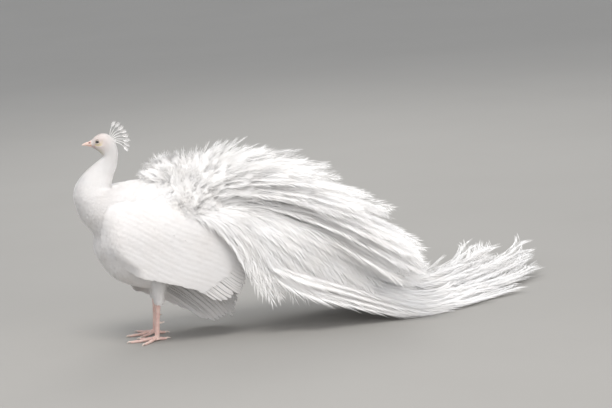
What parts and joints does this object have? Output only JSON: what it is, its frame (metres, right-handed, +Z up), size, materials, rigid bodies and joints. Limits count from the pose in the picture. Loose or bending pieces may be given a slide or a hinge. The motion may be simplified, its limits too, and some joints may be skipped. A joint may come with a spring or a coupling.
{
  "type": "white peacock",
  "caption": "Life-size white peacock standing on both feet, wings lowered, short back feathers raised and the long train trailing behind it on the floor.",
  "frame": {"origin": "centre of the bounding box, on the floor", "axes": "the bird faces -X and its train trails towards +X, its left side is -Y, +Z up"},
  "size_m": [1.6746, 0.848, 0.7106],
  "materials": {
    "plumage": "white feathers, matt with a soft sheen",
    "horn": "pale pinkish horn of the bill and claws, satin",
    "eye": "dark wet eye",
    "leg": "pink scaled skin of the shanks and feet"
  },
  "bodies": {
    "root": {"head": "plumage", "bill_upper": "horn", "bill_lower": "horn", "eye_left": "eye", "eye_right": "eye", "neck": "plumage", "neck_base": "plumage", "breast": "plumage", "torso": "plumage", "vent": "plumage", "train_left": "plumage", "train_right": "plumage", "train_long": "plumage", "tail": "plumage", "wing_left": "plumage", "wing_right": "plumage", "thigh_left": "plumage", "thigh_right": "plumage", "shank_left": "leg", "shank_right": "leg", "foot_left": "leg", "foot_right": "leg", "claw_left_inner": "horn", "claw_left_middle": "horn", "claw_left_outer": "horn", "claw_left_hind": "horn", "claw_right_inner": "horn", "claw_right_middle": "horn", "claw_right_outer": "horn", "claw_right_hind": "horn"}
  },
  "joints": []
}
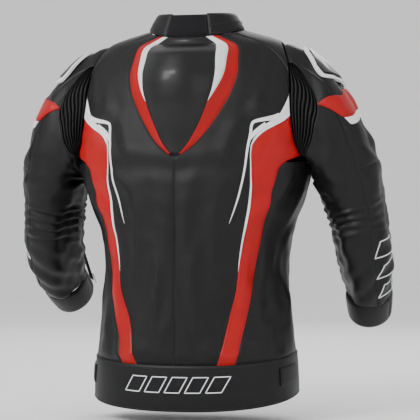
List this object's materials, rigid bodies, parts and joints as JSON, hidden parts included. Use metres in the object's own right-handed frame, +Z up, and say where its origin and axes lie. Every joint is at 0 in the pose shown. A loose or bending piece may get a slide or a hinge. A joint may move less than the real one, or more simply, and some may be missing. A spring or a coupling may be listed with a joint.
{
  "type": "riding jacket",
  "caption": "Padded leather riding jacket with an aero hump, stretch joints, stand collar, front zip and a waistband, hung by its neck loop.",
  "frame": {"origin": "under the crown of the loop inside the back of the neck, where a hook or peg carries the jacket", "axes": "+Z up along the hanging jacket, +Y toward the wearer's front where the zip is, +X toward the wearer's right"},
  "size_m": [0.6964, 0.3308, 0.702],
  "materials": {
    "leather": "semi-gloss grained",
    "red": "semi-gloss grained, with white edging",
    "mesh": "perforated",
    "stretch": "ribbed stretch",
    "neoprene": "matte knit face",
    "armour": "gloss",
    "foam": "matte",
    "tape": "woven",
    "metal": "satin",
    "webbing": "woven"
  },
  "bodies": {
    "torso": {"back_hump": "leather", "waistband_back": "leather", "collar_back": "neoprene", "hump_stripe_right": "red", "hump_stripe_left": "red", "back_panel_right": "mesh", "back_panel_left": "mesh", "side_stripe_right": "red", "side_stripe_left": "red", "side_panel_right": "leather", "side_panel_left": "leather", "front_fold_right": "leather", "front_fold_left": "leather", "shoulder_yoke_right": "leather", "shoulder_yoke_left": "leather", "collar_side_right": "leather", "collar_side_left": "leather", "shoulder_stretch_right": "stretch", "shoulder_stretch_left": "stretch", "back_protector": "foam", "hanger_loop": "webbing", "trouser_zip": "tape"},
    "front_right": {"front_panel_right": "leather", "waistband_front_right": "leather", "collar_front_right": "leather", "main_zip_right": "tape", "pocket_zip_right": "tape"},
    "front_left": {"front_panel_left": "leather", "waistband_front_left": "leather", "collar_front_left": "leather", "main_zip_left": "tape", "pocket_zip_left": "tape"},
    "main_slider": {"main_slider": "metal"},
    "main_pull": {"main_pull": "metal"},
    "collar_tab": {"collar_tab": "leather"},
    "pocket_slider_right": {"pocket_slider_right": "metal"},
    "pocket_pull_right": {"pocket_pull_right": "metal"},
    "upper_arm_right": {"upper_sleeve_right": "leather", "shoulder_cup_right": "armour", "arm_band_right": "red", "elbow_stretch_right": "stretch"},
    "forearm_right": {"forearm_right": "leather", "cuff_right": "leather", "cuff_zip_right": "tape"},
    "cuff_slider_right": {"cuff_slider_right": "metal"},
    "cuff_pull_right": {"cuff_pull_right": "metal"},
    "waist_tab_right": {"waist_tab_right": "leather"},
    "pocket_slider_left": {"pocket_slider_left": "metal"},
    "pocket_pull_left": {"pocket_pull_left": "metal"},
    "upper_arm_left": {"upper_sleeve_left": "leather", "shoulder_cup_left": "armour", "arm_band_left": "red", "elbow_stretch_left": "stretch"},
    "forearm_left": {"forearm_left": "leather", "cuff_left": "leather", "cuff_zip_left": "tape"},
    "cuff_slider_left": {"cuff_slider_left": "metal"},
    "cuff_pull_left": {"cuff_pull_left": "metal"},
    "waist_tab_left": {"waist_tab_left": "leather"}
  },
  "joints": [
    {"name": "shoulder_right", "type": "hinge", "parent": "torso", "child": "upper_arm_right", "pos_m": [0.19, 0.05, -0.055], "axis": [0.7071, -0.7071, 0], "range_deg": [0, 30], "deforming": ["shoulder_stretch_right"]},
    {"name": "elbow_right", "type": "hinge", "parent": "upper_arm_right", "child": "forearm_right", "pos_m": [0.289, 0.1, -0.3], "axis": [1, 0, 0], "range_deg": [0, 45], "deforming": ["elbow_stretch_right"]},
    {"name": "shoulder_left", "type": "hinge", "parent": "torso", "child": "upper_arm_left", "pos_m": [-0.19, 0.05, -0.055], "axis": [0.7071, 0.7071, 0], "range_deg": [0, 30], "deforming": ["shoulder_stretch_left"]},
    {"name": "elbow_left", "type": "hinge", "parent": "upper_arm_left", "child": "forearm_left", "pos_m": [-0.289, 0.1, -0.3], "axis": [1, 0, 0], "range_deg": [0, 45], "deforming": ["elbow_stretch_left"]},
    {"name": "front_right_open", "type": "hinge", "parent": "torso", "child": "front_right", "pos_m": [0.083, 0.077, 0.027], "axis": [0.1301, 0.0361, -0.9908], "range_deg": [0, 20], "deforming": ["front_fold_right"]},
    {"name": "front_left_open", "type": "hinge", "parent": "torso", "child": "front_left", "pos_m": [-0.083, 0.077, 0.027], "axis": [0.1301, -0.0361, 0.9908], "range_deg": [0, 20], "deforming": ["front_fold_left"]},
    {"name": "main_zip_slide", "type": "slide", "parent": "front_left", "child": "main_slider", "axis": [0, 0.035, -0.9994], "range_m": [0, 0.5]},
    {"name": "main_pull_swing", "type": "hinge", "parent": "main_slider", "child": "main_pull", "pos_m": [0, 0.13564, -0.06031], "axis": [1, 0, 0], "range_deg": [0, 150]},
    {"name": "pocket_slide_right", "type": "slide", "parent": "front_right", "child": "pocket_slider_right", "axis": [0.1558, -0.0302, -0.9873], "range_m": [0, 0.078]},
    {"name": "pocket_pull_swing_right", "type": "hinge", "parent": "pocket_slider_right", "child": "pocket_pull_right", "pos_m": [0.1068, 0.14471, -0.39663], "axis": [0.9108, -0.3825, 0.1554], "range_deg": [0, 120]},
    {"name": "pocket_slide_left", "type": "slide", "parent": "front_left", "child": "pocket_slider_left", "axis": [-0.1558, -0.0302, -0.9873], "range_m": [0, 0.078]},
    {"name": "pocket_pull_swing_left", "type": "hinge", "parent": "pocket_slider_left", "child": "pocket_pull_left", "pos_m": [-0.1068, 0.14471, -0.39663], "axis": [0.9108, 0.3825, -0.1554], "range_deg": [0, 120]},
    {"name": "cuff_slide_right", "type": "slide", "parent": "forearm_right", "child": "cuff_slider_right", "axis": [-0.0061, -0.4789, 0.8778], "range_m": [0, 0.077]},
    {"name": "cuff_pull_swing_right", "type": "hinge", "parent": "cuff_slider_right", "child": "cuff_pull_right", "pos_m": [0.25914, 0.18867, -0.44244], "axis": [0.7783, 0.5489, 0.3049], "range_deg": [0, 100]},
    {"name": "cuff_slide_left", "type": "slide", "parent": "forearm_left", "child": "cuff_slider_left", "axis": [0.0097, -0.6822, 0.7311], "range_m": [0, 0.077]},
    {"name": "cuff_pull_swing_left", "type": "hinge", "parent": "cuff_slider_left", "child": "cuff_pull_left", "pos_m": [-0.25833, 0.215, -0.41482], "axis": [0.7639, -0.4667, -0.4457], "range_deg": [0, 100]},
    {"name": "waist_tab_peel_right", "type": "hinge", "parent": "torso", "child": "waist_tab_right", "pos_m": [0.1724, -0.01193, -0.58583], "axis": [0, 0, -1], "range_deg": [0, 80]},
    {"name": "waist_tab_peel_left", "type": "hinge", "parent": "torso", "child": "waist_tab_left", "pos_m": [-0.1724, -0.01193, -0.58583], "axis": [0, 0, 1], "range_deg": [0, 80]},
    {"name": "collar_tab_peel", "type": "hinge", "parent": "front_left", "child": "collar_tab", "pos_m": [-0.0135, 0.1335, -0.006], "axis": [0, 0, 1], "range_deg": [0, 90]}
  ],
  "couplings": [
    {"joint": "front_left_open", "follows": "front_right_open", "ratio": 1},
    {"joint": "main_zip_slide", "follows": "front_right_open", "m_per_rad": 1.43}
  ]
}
* * * *
- _What needs to be done_
Only lines with "metres" are wanted here; list each of them.

- _Result for this task_
What parts and joints does this object have? Output only JSON: what it is, its frame (metres, right-handed, +Z up), size, materials, rigid bodies and joints. Limits count from the pose in the picture. Loose or bending pieces may be given a slide or a hinge. The motion may be simplified, its limits too, and some joints may be skipped. A joint may come with a spring or a coupling.
List this object's materials, rigid bodies, parts and joints as JSON, hidden parts included. Use metres in the object's own right-handed frame, +Z up, and say where its origin and axes lie. Every joint is at 0 in the pose shown. A loose or bending piece may get a slide or a hinge. A joint may move less than the real one, or more simply, and some may be missing. A spring or a coupling may be listed with a joint.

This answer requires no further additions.